AIM OF THE TASK:
Locate the word "picture" in the entries below, then gather every line that holds it.

DATA EXCERPTS:
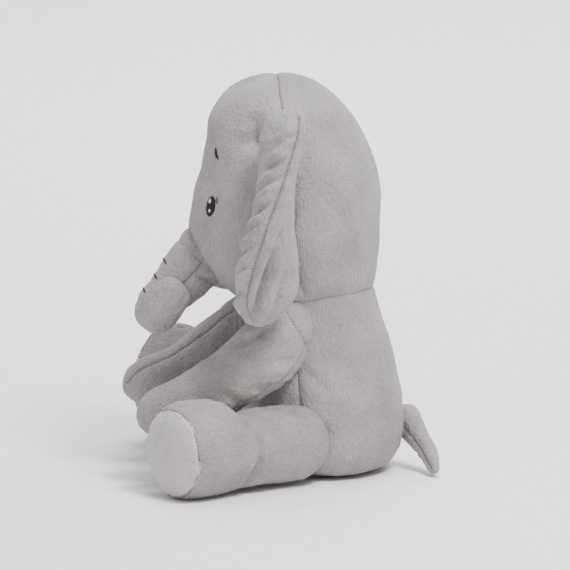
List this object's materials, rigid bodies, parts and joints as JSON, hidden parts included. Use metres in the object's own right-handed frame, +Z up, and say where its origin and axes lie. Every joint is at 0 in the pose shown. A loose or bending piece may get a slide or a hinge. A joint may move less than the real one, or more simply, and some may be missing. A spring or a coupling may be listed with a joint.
{
  "type": "stuffed elephant",
  "caption": "Seated plush elephant with big flat ears, a hanging trunk with a folded tip, stuffed arms and legs sewn on at flexible seams and a short tail; sits on its flat seat.",
  "frame": {"origin": "centre of the flat seat, on the surface that the toy sits on", "axes": "+Z up, -Y the way the toy faces, +X its left side"},
  "size_m": [0.3915, 0.3155, 0.402],
  "materials": {
    "plush": "short soft pile, warm light grey",
    "sole_plush": "short soft pile, paler grey",
    "filling": "loose polyester fibre",
    "pellets": "cotton bag of plastic pellets",
    "dark_thread": "satin embroidery",
    "pale_thread": "satin embroidery"
  },
  "bodies": {
    "torso": {"belly_panel": "plush", "back_panel": "plush", "seat_panel": "plush", "torso_stuffing": "filling", "pellet_bag": "pellets"},
    "head": {"face_panel": "plush", "head_back_panel": "plush", "head_stuffing": "filling", "eye_l": "dark_thread", "eye_r": "dark_thread", "eye_glints_l": "pale_thread", "eye_glints_r": "pale_thread", "brow_l": "dark_thread", "brow_r": "dark_thread"},
    "trunk": {"trunk_top_panel": "plush", "trunk_under_panel": "plush", "trunk_stuffing": "filling", "trunk_fold_top_panel": "plush", "trunk_fold_under_panel": "plush", "trunk_fold_stuffing": "filling", "trunk_marks": "dark_thread"},
    "ear_l": {"ear_l_front_panel": "plush", "ear_l_back_panel": "plush", "ear_l_batting": "filling", "ear_l_hem": "plush"},
    "ear_r": {"ear_r_front_panel": "plush", "ear_r_back_panel": "plush", "ear_r_batting": "filling", "ear_r_hem": "plush"},
    "arm_l": {"arm_l_outer_panel": "plush", "arm_l_inner_panel": "plush", "arm_l_stuffing": "filling"},
    "arm_r": {"arm_r_outer_panel": "plush", "arm_r_inner_panel": "plush", "arm_r_stuffing": "filling"},
    "leg_l": {"leg_l_outer_panel": "plush", "leg_l_inner_panel": "plush", "leg_l_sole": "sole_plush", "leg_l_stuffing": "filling"},
    "leg_r": {"leg_r_outer_panel": "plush", "leg_r_inner_panel": "plush", "leg_r_sole": "sole_plush", "leg_r_stuffing": "filling"},
    "tail": {"tail_top_panel": "plush", "tail_under_panel": "plush", "tail_stuffing": "filling"}
  },
  "joints": [
    {"name": "head_nod", "type": "hinge", "parent": "torso", "child": "head", "pos_m": [0, -0.02, 0.235], "axis": [1, 0, 0], "range_deg": [-12, 15], "stiffness_Nm_per_rad": 3},
    {"name": "trunk_lift", "type": "hinge", "parent": "head", "child": "trunk", "pos_m": [0, -0.129, 0.216], "axis": [-1, 0, 0], "range_deg": [-8, 30], "stiffness_Nm_per_rad": 0.4},
    {"name": "ear_l_flap", "type": "hinge", "parent": "head", "child": "ear_l", "pos_m": [0.088, -0.054, 0.276], "axis": [0.0778, -0.2344, -0.969], "range_deg": [-20, 10], "stiffness_Nm_per_rad": 0.25},
    {"name": "ear_r_flap", "type": "hinge", "parent": "head", "child": "ear_r", "pos_m": [-0.088, -0.054, 0.266], "axis": [-0.0071, 0.2468, 0.969], "range_deg": [-20, 10], "stiffness_Nm_per_rad": 0.25},
    {"name": "arm_l_raise", "type": "hinge", "parent": "torso", "child": "arm_l", "pos_m": [0.083, -0.045, 0.148], "axis": [-1, 0, 0], "range_deg": [0, 36], "stiffness_Nm_per_rad": 0.8},
    {"name": "arm_r_raise", "type": "hinge", "parent": "torso", "child": "arm_r", "pos_m": [-0.083, -0.045, 0.148], "axis": [-1, 0, 0], "range_deg": [0, 36], "stiffness_Nm_per_rad": 0.8},
    {"name": "leg_l_splay", "type": "hinge", "parent": "torso", "child": "leg_l", "pos_m": [0.078, -0.038, 0.043], "axis": [0, 0, 1], "range_deg": [-1, 25], "stiffness_Nm_per_rad": 1.5},
    {"name": "leg_r_splay", "type": "hinge", "parent": "torso", "child": "leg_r", "pos_m": [-0.078, -0.038, 0.043], "axis": [0, 0, -1], "range_deg": [-1, 25], "stiffness_Nm_per_rad": 1.5},
    {"name": "tail_wag", "type": "hinge", "parent": "torso", "child": "tail", "pos_m": [0, 0.085, 0.046], "axis": [0, 0, 1], "range_deg": [-2, 30], "stiffness_Nm_per_rad": 0.15}
  ]
}
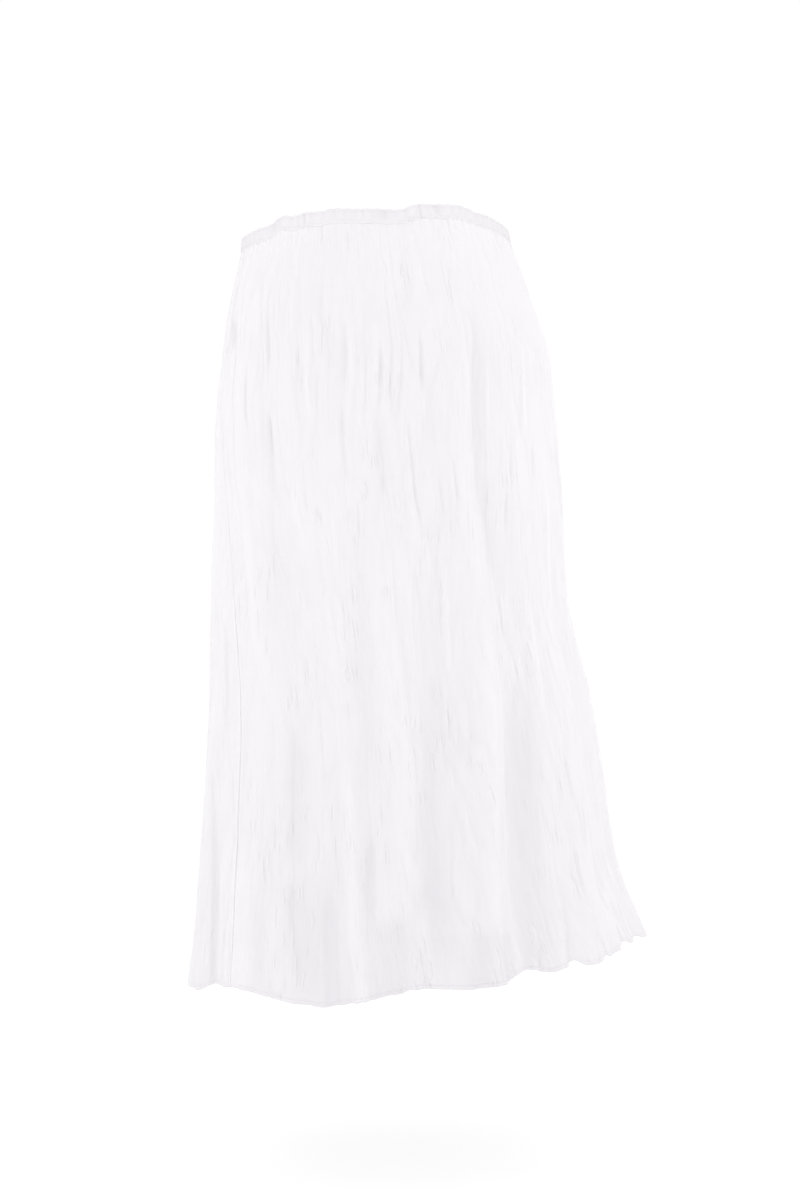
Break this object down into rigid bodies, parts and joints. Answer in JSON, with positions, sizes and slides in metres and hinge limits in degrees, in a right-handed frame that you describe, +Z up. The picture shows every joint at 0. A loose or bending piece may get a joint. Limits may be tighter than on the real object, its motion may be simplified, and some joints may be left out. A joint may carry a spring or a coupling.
{
  "type": "crinkled maxi skirt worn on an unseen figure",
  "caption": "White crinkle-pleated cotton gauze maxi skirt with a narrow gathered elastic waist, hollow and open at waist and hem, hanging in soft flutes as worn.",
  "frame": {"origin": "the middle of the waist's top edge, where the wearer's hips hold the skirt", "axes": "+Z up, towards the wearer's head; -Y towards the front; +X towards the wearer's left side. The skirt hangs down from the origin and leans a little to +X at the hem"},
  "size_m": [0.5727, 0.4275, 0.9067],
  "materials": {
    "skirt_cloth": "matt crinkled white cotton gauze, a little see-through",
    "waist_casing": "matt white cotton gauze, doubled and gathered over elastic"
  },
  "bodies": {
    "root": {"waistband": "waist_casing", "front_panel": "skirt_cloth", "back_panel": "skirt_cloth"}
  },
  "joints": []
}
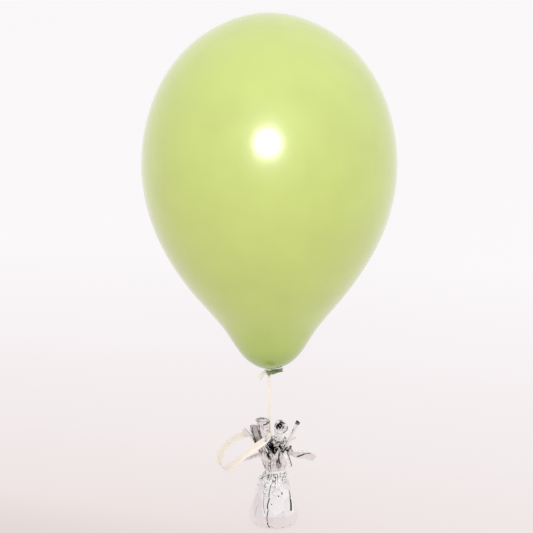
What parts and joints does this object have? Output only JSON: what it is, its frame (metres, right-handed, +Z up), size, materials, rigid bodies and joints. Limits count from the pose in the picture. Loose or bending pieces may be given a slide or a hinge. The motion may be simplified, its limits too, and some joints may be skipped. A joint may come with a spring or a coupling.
{
  "type": "latex balloon",
  "caption": "Teardrop-shaped latex party balloon held by a flat curling ribbon to a foil-wrapped tabletop weight with a fringe of curled foil strips and a loose coil of spare ribbon.",
  "frame": {"origin": "centre of the weight's resting face", "axes": "+Z up, from the weight to the balloon; -Y is the front, and the spare ribbon hangs towards -X"},
  "size_m": [0.281, 0.281, 0.5759],
  "materials": {
    "latex": "pearl, satin to gloss",
    "ribbon": "satin",
    "foil": "mirror-bright, crinkled",
    "tie": "bright twisted foil",
    "hook_wire": "bright wire",
    "cup_plastic": "matte",
    "plaster": "matte",
    "card": "matte"
  },
  "bodies": {
    "weight": {"base_disc": "card", "foil_collar": "foil", "foil_wrap": "foil", "fringe_strip_01": "foil", "fringe_strip_02": "foil", "fringe_strip_03": "foil", "fringe_strip_04": "foil", "fringe_strip_05": "foil", "fringe_strip_06": "foil", "fringe_strip_07": "foil", "fringe_strip_08": "foil", "fringe_strip_09": "foil", "fringe_strip_10": "foil", "fringe_strip_11": "foil", "fringe_strip_12": "foil", "fringe_strip_13": "foil", "neck_tie": "tie", "ribbon_hook": "hook_wire", "ribbon_ring": "ribbon", "weight_cup": "cup_plastic", "weight_fill": "plaster"},
    "ribbon_loop": {"ribbon_lower_loop": "ribbon", "ribbon_lower_knot": "ribbon"},
    "ribbon": {"ribbon_line": "ribbon"},
    "neck_swivel": {"ribbon_upper_knot": "ribbon", "ribbon_tag_end": "ribbon", "ribbon_upper": "ribbon"},
    "balloon": {"balloon_envelope": "latex", "balloon_neck": "latex", "neck_knot": "latex", "neck_tail": "latex", "rolled_lip": "latex", "ribbon_neck_loop": "ribbon"}
  },
  "joints": [
    {"name": "sway_front", "type": "hinge", "parent": "weight", "child": "ribbon_loop", "pos_m": [-0.0058, 0, 0.1021], "axis": [1, 0, 0], "range_deg": [-15, 15], "stiffness_Nm_per_rad": 2},
    {"name": "sway_side", "type": "hinge", "parent": "ribbon_loop", "child": "ribbon", "pos_m": [-0.0058, 0, 0.108], "axis": [0, 1, 0], "range_deg": [-15, 15], "stiffness_Nm_per_rad": 2},
    {"name": "balloon_spin", "type": "hinge", "parent": "ribbon", "child": "neck_swivel", "pos_m": [-0.0058, 0, 0.167], "axis": [0, 0, 1], "continuous": true},
    {"name": "balloon_tilt", "type": "hinge", "parent": "neck_swivel", "child": "balloon", "pos_m": [-0.0058, -0.0044, 0.1812], "axis": [0, 1, 0], "range_deg": [-15, 15], "stiffness_Nm_per_rad": 1.5}
  ]
}
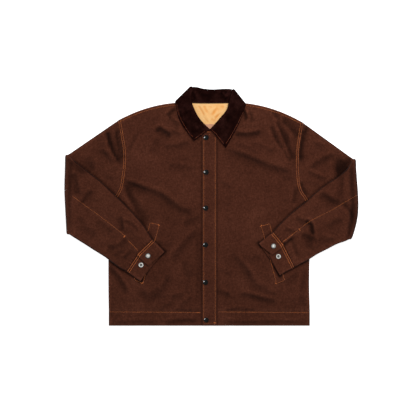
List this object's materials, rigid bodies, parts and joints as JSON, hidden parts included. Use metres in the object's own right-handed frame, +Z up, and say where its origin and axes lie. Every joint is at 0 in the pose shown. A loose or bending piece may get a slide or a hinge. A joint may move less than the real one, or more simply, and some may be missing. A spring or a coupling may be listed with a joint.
{
  "type": "harrington jacket",
  "caption": "Brown canvas snap-front jacket with a corduroy shirt collar, laid flat front up with both sleeves folded at the elbow over the fronts.",
  "frame": {"origin": "under the middle of the laid garment's bounding box, on the surface that it rests on", "axes": "+X towards the wearer's left, across both folded elbows; +Y from the hem to the collar; +Z up, out of the jacket's front"},
  "size_m": [0.8963, 0.7265, 0.0248],
  "materials": {
    "canvas": "brown cotton duck canvas, matt, lightly worn at the edges, with orange twin stitching",
    "corduroy": "very dark brown fine-wale corduroy with a soft nap",
    "satin": "peach-gold satin lining with a soft sheen",
    "label_cloth": "plain woven blank label, pinkish",
    "black_metal": "glossy black snap caps",
    "steel": "bright nickel-plated snap caps and sockets"
  },
  "bodies": {
    "root": {"back": "canvas", "front_right": "canvas", "front_left": "canvas", "hem_band_back": "canvas", "hem_band_right": "canvas", "hem_band_left": "canvas", "sleeve_right_front": "canvas", "sleeve_right_back": "canvas", "sleeve_left_front": "canvas", "sleeve_left_back": "canvas", "cuff_right": "canvas", "cuff_left": "canvas", "pocket_welt_right": "canvas", "pocket_welt_left": "canvas", "placket": "canvas", "collar_leaf": "corduroy", "collar_stand": "corduroy", "collar_front_end": "corduroy", "lining_neck": "satin", "label_blank": "label_cloth", "snap_1": "black_metal", "snap_2": "black_metal", "snap_3": "black_metal", "snap_4": "black_metal", "snap_5": "black_metal", "snap_6": "black_metal", "cuff_cap_right": "steel", "cuff_cap_left": "steel", "cuff_socket_right": "steel", "cuff_socket_left": "steel"}
  },
  "joints": []
}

PROBLEM SOLUTION:
Break this object down into rigid bodies, parts and joints. Answer in JSON, with positions, sizes and slides in metres and hinge limits in degrees, in a right-handed frame that you describe, +Z up. The picture shows every joint at 0. A loose or bending piece may get a joint. Limits may be tighter than on the real object, its motion may be simplified, and some joints may be left out. A joint may carry a spring or a coupling.
What parts and joints does this object have? Output only JSON: what it is, its frame (metres, right-handed, +Z up), size, materials, rigid bodies and joints. Limits count from the pose in the picture. Loose or bending pieces may be given a slide or a hinge. The motion may be simplified, its limits too, and some joints may be skipped. A joint may come with a spring or a coupling.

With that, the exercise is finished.